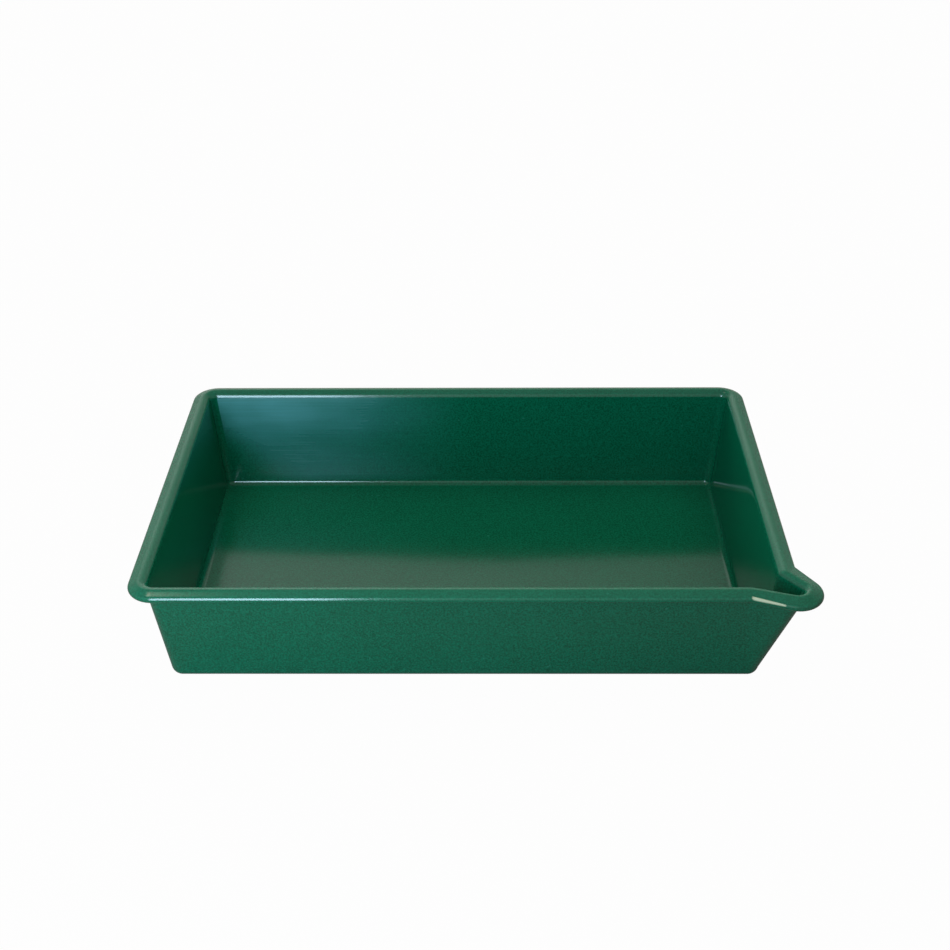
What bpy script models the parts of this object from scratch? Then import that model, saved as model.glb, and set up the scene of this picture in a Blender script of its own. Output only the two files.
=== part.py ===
"""Drip tray with a pouring spout at one corner: one moulded shell with a rolled rim.

Sizes are in metres. +X runs along the tray, -Y is its front and +Z is up. The origin is the
centre of the base, on the surface that the tray stands on. The spout is at the +X, -Y corner.
"""

import math

import bmesh
import bpy
from mathutils import Vector

# Overall size, measured over the rim and without the spout
LENGTH = 0.450
WIDTH = 0.295
HEIGHT = 0.0854  # to the crest of the rim

# Moulded shell
WALL = 0.0022
WALL_LEAN = math.radians(6.4)  # draft, so that the trays leave the mould and nest
FLOOR_FILLET = 0.0050  # inside radius between the floor and the walls
FLOOR_CORNER = 0.0012  # radius in plan of the flat floor's corners, which the fillet widens
THROAT_CORNER = 0.0056  # inside radius in plan of the upright corners, at the top of the walls

# Rim, seen in section from its outer edge inwards
RIM_WIDTH = 0.0134  # outer edge to the inside face of the wall
RIM_FALL = math.radians(23)  # slope of its top, from the crest down to the rolled outer edge
RIM_ROLL_HOLLOW = 0.0007  # inside radius of the rolled outer edge
RIM_ROLL = math.radians(145)  # how far that edge rolls over: down, and back under
UNDER_RIM_RADIUS = 0.0038  # outside the tray, where the wall runs into the rim

# Spout, placed from the square corner that the rim's two outer lines would make
NOSE_SETBACK_X = 0.0043  # side line of the rim to the centre of the spout's nose
NOSE_SETBACK_Y = 0.0088  # front line of the rim to that centre
NOSE_THROAT_RADIUS = 0.0049  # inside face of the wall around the nose
NOSE_MOUTH_ROUNDING = 0.0047  # the wider pouring lip above it, in plan
NOSE_RIM_WIDTH = 0.0086  # the rim around the nose, from its crest to its outer edge
RIM_FRONT_START = 0.0339  # square corner to where the rim's outer edge leaves the front
RIM_SIDE_START = 0.0364  # square corner to where that edge comes back to the side
MOUTH_FRONT_START = 0.0337  # the same two places on the crest of the rim
MOUTH_SIDE_START = 0.0286
BEND_RADIUS = 0.0060  # rounding in plan where the spout leaves the straight rim
BASE_RUN = 0.0060  # straight stretch of the base beside the corner that the spout's sides start on

# Radii of the shell's top face where it bends over the wall's thickness
MOUTH_RADIUS = WALL + UNDER_RIM_RADIUS  # over the rim's crest and down into the tray
RIM_ROLL_RADIUS = WALL + RIM_ROLL_HOLLOW  # the rolled outer edge

# Smoothness, in steps of each round stretch
CORNER_STEPS = 9
BEND_STEPS = 4
NOSE_STEPS = 16
FILLET_STEPS = 6
WALL_STEPS = 4
MOUTH_STEPS = 6
ROLL_STEPS = 8
SHARP_ANGLE = math.radians(40)  # an edge bent further than this is shaded as an edge

QUARTER = math.pi / 2


def arc(centre, radius, start, end, steps):
    """Points along an arc in plan, both ends included."""
    turns = [start + (end - start) * i / steps for i in range(steps + 1)]
    return [centre + radius * Vector((math.cos(t), math.sin(t))) for t in turns]


def straight(start, end, steps):
    """Evenly spaced points along a line in plan, both ends included."""
    return [start.lerp(end, i / steps) for i in range(steps + 1)]


def bend(before, corner, after, radius, steps):
    """Points that round off the corner between two straight stretches in plan."""
    arriving, leaving = (corner - before).normalized(), (after - corner).normalized()
    turn = arriving.angle_signed(leaving)  # positive where the path turns to the right
    reach = radius * math.tan(abs(turn) / 2)
    side = math.copysign(1.0, turn)
    inward = Vector((arriving.y, -arriving.x)) * side
    centre = corner - arriving * reach + inward * radius
    start = math.atan2(-inward.y, -inward.x)
    return arc(centre, radius, start, start - turn, steps)


def touching_point(start, centre, radius, side):
    """Where a line from start touches a circle, on its right (side 1) or its left (side -1)."""
    across = centre - start
    opening = math.asin(radius / across.length)
    heading = math.atan2(across.y, across.x) - side * opening
    reach = math.sqrt(across.length_squared - radius**2)
    return start + reach * Vector((math.cos(heading), math.sin(heading)))


def spout_corner(inset, radius, front_start, side_start):
    """The spout's corner of an outline: out along the front, round the nose, back to the side."""
    centre = Vector((LENGTH / 2 - NOSE_SETBACK_X, NOSE_SETBACK_Y - WIDTH / 2))
    leaves = Vector((LENGTH / 2 - front_start, inset - WIDTH / 2))
    returns = Vector((LENGTH / 2 - inset, side_start - WIDTH / 2))
    out = touching_point(leaves, centre, radius, 1)
    back = touching_point(returns, centre, radius, -1)
    along_front = leaves - Vector((BEND_RADIUS, 0))
    along_side = returns + Vector((0, BEND_RADIUS))
    first = math.atan2(out.y - centre.y, out.x - centre.x)
    last = math.atan2(back.y - centre.y, back.x - centre.x)
    points = bend(along_front, leaves, out, BEND_RADIUS, BEND_STEPS)
    points += arc(centre, radius, first, last, NOSE_STEPS)
    points += bend(back, returns, along_side, BEND_RADIUS, BEND_STEPS)
    return points


def base_corner(inset, radius):
    """The same corner low down, where it is plain, with as many points as spout_corner has."""
    centre = Vector((LENGTH / 2 - inset - radius, inset + radius - WIDTH / 2))
    points = arc(centre, radius, -QUARTER, 0, NOSE_STEPS)
    before = straight(points[0] - Vector((BASE_RUN, 0)), points[0], BEND_STEPS + 1)[:-1]
    after = straight(points[-1], points[-1] + Vector((0, BASE_RUN)), BEND_STEPS + 1)[1:]
    return before + points + after


def outline(first_corner, inset, radius):
    """A closed outline in plan: the spout's corner, then the three plain ones, anticlockwise."""
    points = list(first_corner)
    for x, y, start in ((1, 1, 0), (-1, 1, QUARTER), (-1, -1, 2 * QUARTER)):
        centre = Vector((x * (LENGTH / 2 - inset - radius), y * (WIDTH / 2 - inset - radius)))
        points += arc(centre, radius, start, start + QUARTER, CORNER_STEPS)
    return points


def rim_outline(inset):
    """The rim's outer edge, drawn in by an inset."""
    radius = NOSE_THROAT_RADIUS + NOSE_MOUTH_ROUNDING + NOSE_RIM_WIDTH - inset
    corner = spout_corner(inset, radius, RIM_FRONT_START, RIM_SIDE_START)
    return outline(corner, inset, THROAT_CORNER + RIM_WIDTH - inset)


def crest_inset():
    """From the rim's outer edge in to its crest."""
    return RIM_WIDTH - MOUTH_RADIUS * math.cos(WALL_LEAN)


def crest_outline():
    """The crest of the rim, from which it rounds down into the tray."""
    radius = NOSE_THROAT_RADIUS + NOSE_MOUTH_ROUNDING
    corner = spout_corner(crest_inset(), radius, MOUTH_FRONT_START, MOUTH_SIDE_START)
    return outline(corner, crest_inset(), THROAT_CORNER + RIM_WIDTH - crest_inset())


def throat_outline():
    """The top of the wall's inside face, below that rounding."""
    corner = spout_corner(RIM_WIDTH, NOSE_THROAT_RADIUS, MOUTH_FRONT_START, MOUTH_SIDE_START)
    return outline(corner, RIM_WIDTH, THROAT_CORNER)


def floor_outline(inset):
    """The inside of the tray near its floor, drawn in by an inset from the foot of the wall."""
    foot = RIM_WIDTH + (throat_height() - fillet_height()) * math.tan(WALL_LEAN)
    radius = FLOOR_CORNER + FLOOR_FILLET * math.cos(WALL_LEAN) - inset
    return outline(base_corner(foot + inset, radius), foot + inset, radius)


def throat_height():
    """Where the wall's straight inside face ends and the rounding over the mouth starts."""
    return HEIGHT - MOUTH_RADIUS * (1 - math.sin(WALL_LEAN))


def fillet_height():
    """Where the fillet above the floor ends and the wall's straight inside face starts."""
    return WALL + FLOOR_FILLET * (1 - math.sin(WALL_LEAN))


def roll_height():
    """The centre of the rolled outer edge, which the rim's sloping top runs into."""
    slope_start = crest_inset() - MOUTH_RADIUS * math.sin(RIM_FALL)
    slope_end = RIM_ROLL_RADIUS * (1 - math.sin(RIM_FALL))
    top = HEIGHT - MOUTH_RADIUS * (1 - math.cos(RIM_FALL))
    fall = (slope_start - slope_end) * math.tan(RIM_FALL)
    return top - fall - RIM_ROLL_RADIUS * math.cos(RIM_FALL)


def at_height(points, z):
    """The points of an outline in plan, lifted to a height."""
    return [Vector((point.x, point.y, z)) for point in points]


def floor_rings():
    """The floor's edge and the fillet above it, up to where the leaning wall takes over."""
    rings = []
    for i in range(FILLET_STEPS + 1):
        turn = (QUARTER - WALL_LEAN) * i / FILLET_STEPS
        inset = FLOOR_FILLET * (math.cos(WALL_LEAN) - math.sin(turn))
        rings.append(at_height(floor_outline(inset), WALL + FLOOR_FILLET * (1 - math.cos(turn))))
    return rings


def wall_rings(foot):
    """The straight wall, from the ring at its foot to the throat: plain below, spouted above."""
    throat = at_height(throat_outline(), throat_height())
    steps = range(1, WALL_STEPS + 1)
    return [[low.lerp(high, i / WALL_STEPS) for low, high in zip(foot, throat)] for i in steps]


def mouth_rings(throat):
    """The rounding from the wall over the rim's crest, to where the rim's top slopes down."""
    crest = at_height(crest_outline(), HEIGHT)
    rings = []
    for i in range(1, MOUTH_STEPS + 1):
        turn = WALL_LEAN + (QUARTER + RIM_FALL - WALL_LEAN) * i / MOUTH_STEPS
        out = 1 - math.cos(turn) / math.cos(WALL_LEAN)  # 0 at the throat, 1 at the crest
        up = (math.sin(turn) - math.sin(WALL_LEAN)) / (1 - math.sin(WALL_LEAN))
        rings.append([a + Vector((*(b - a).xy * out, (b.z - a.z) * up)) for a, b in zip(throat, crest)])
    return rings


def rim_rings():
    """The rim's rolled outer edge, from its sloping top round to the end of the lip."""
    rings = []
    for i in range(ROLL_STEPS + 1):
        turn = RIM_FALL + (RIM_ROLL - RIM_FALL) * i / ROLL_STEPS
        inset = RIM_ROLL_RADIUS * (1 - math.sin(turn))
        height = roll_height() + RIM_ROLL_RADIUS * math.cos(turn)
        rings.append(at_height(rim_outline(inset), height))
    return rings


def lofted_surface(name, rings):
    """An open surface through a stack of rings, closed across the first one."""
    shape = bmesh.new()
    loops = [[shape.verts.new(point) for point in ring] for ring in rings]
    for low, high in zip(loops, loops[1:]):
        for i, vert in enumerate(low):
            shape.faces.new((low[i - 1], vert, high[i], high[i - 1]))
    shape.faces.new(loops[0])
    bmesh.ops.recalc_face_normals(shape, faces=shape.faces)
    mesh = bpy.data.meshes.new(name)
    shape.to_mesh(mesh)
    shape.free()
    return mesh


def green_plastic():
    """Deep green moulded plastic with a semi-gloss skin."""
    material = bpy.data.materials.new("green_plastic")
    material.use_nodes = True
    shader = material.node_tree.nodes["Principled BSDF"]
    shader.inputs["Base Color"].default_value = (0.010, 0.118, 0.070, 1.0)
    shader.inputs["Roughness"].default_value = 0.32
    shader.inputs["Metallic"].default_value = 0.0
    return material


def drip_tray(collection):
    """The whole tray: its inside and top surface, given the wall's thickness outwards."""
    rings = floor_rings()
    rings += wall_rings(rings[-1])
    rings += mouth_rings(rings[-1])
    rings += rim_rings()
    mesh = lofted_surface("drip_tray", rings)
    mesh.shade_smooth()
    mesh.set_sharp_from_angle(angle=SHARP_ANGLE)
    tray = bpy.data.objects.new("drip_tray", mesh)
    tray.data.materials.append(green_plastic())
    shell = tray.modifiers.new("Wall", "SOLIDIFY")
    shell.thickness = WALL
    shell.offset = -1.0
    shell.use_even_offset = True
    shell.use_rim = True
    collection.objects.link(tray)
    return tray


def main():
    for leftover in list(bpy.data.objects):
        bpy.data.objects.remove(leftover, do_unlink=True)
    collection = bpy.data.collections.new("Drip Tray")
    bpy.context.scene.collection.children.link(collection)
    drip_tray(collection)


main()
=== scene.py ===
"""Drip tray of green moulded plastic with a pouring spout at one corner, in plain studio light.

The file is laid out as an add-on and is run as a script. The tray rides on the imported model's
body and replaces its one solid. Sizes are in metres: +X runs along the tray towards the spout's
end, -Y is the front and +Z is up.
"""

import math

import bmesh
import bpy
from bpy.props import FloatProperty, FloatVectorProperty, PointerProperty
from mathutils import Matrix, Vector


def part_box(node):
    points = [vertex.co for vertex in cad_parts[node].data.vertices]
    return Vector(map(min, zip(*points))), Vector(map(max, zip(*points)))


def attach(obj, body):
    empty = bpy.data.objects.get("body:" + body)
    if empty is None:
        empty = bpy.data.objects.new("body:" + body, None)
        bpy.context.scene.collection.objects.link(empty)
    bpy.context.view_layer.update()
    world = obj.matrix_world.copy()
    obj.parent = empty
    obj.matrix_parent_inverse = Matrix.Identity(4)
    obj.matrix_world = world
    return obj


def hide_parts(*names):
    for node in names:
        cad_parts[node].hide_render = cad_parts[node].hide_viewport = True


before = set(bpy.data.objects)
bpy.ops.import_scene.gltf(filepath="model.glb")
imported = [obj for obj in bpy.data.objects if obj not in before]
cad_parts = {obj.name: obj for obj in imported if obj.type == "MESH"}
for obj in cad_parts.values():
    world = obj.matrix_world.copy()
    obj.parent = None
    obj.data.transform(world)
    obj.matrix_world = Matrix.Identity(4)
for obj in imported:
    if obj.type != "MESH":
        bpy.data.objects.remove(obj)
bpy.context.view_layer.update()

bl_info = {
    "name": "Drip Tray",
    "version": (1, 0, 0),
    "blender": (4, 5, 0),
    "location": "3D View > Sidebar > Drip Tray",
    "description": "Models a moulded drip tray with a pouring spout, and its studio stage",
    "category": "Add Mesh",
}

NODE_LOW, NODE_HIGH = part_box("drip_tray")
QUARTER = math.pi / 2
WHITE = (1, 1, 1, 1)

# Steps of the outlines in plan, of the roundings in section, and cuts up the walls.
CORNER_STEPS, BEND_STEPS, NOSE_STEPS = 18, 6, 40
FILLET_STEPS, MOUTH_STEPS, ROLL_STEPS, WALL_CUTS = 10, 14, 24, 11
SHARP_FROM = math.radians(35)

# Noise: repeats per metre, on all axes or on each, and the level from which dust's noise shows.
CLOUD, MOTTLE, FLECK, DUST = 14.0, 800.0, 900.0, 330.0
FLOW, WAVE = (9.0, 9.0, 420.0), (5.0, 7.0, 5.0)
STREAKS, SMUDGES = (14.0, 14.0, 700.0), (22.0, 22.0, 40.0)
DUST_SHOWS = (0.845, 0.875)

# Finish of the plastic: its waves, its grain, and where below the crest wear ends and is full.
PLASTIC_IOR, WAVE_DEPTH, GRAIN_DEPTH, GRAIN_STRENGTH = 1.54, 0.0007, 0.0001, 0.20
RIM_WEAR_ENDS, RIM_WEAR_FULL = 0.0060, 0.0010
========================
YOUR GOAL — Quote exactly the lines running from the start of the listing above through the line where "HEIGHT = 0.0854" is found, and output no other lines.

ANSWER IN FULL —
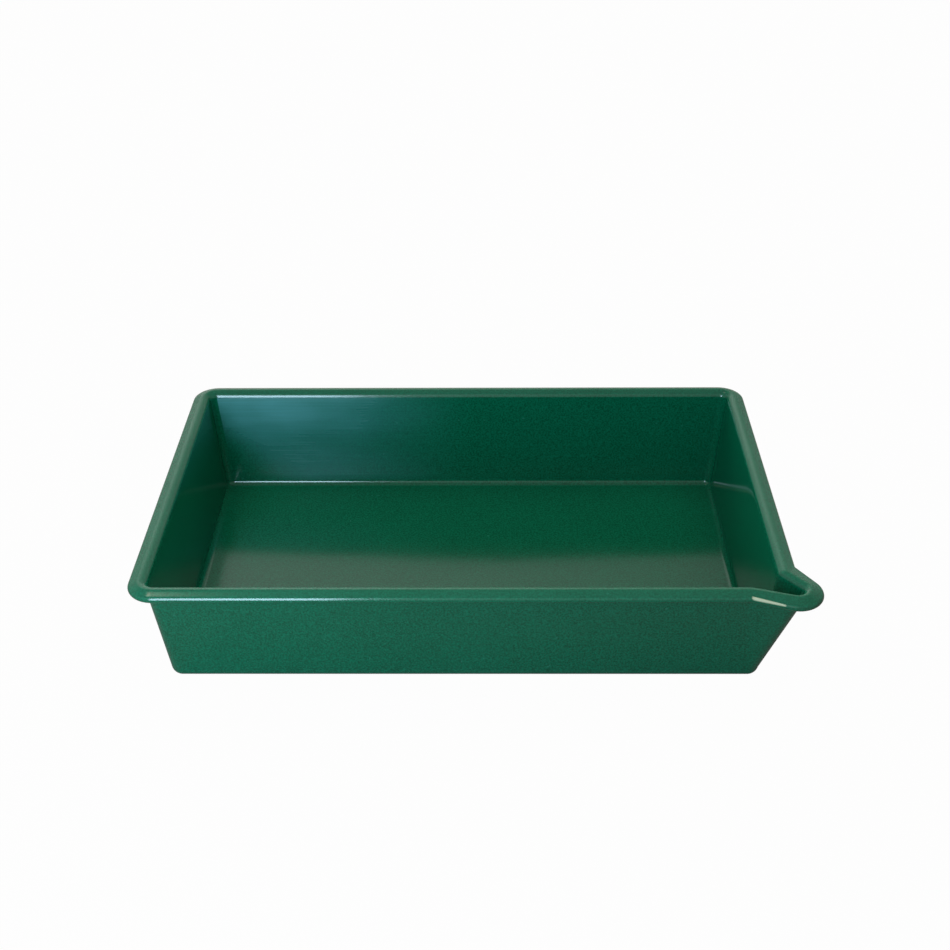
What bpy script models the parts of this object from scratch? Then import that model, saved as model.glb, and set up the scene of this picture in a Blender script of its own. Output only the two files.
=== part.py ===
"""Drip tray with a pouring spout at one corner: one moulded shell with a rolled rim.

Sizes are in metres. +X runs along the tray, -Y is its front and +Z is up. The origin is the
centre of the base, on the surface that the tray stands on. The spout is at the +X, -Y corner.
"""

import math

import bmesh
import bpy
from mathutils import Vector

# Overall size, measured over the rim and without the spout
LENGTH = 0.450
WIDTH = 0.295
HEIGHT = 0.0854  # to the crest of the rim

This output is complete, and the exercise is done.